Ashtons International Realty

Ashtons International Realty Recommendations

For buyers, we recommend acting decisively on genuinely liquid properties. In 2026, a good lot leaves the market within four to eight weeks, and the best within days. Define a precise profile of the ideal asset with the assistance of a professional broker, view eight to twelve properties within a compressed timeframe, and compare them against quantitative, legal, and qualitative criteria. Allow for a post-acquisition customisation budget: even in the finest lot, there will always be five to ten million rubles worth of adjustments that merit immediate attention upon completion.

For owners planning a sale, it is vital not to overvalue your property on the basis of market hearsay. The gap between market price and aspirational price typically costs the owner six to twelve months of exposure time and, on average, 10 to 15 percent of the final price. Ashtons International Realty conducts independent valuations drawing on a database of registered transactions, analysis of comparable listings, and an expert assessment of the optimal sales strategy — this is the first step in any successful transaction.

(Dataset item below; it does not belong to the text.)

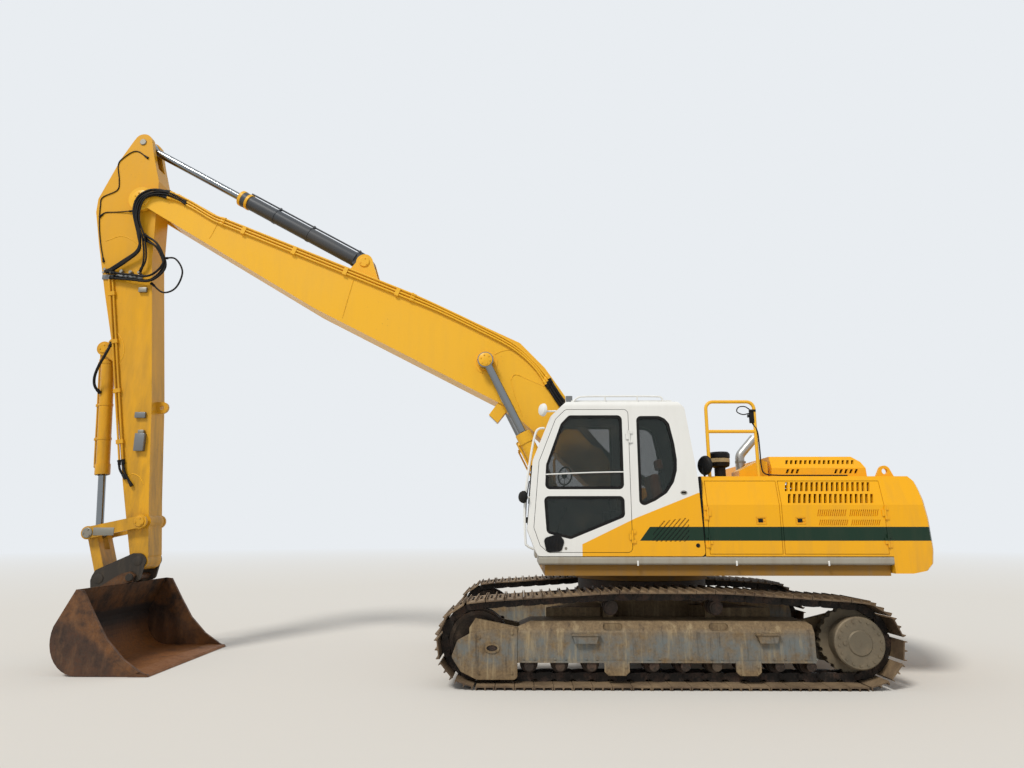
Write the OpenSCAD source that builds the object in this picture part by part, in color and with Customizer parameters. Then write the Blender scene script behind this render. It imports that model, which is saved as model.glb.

Moscow's luxury resale market in 2026 is a mature and pragmatic market, demanding professionalism, rigorous analysis, and a long-term perspective. Ashtons International Realty operates within this market as a strategic partner to the client, facilitating the right decisions at the right moment and providing support from the initial consultation through to the handover of keys and the ongoing management of the asset.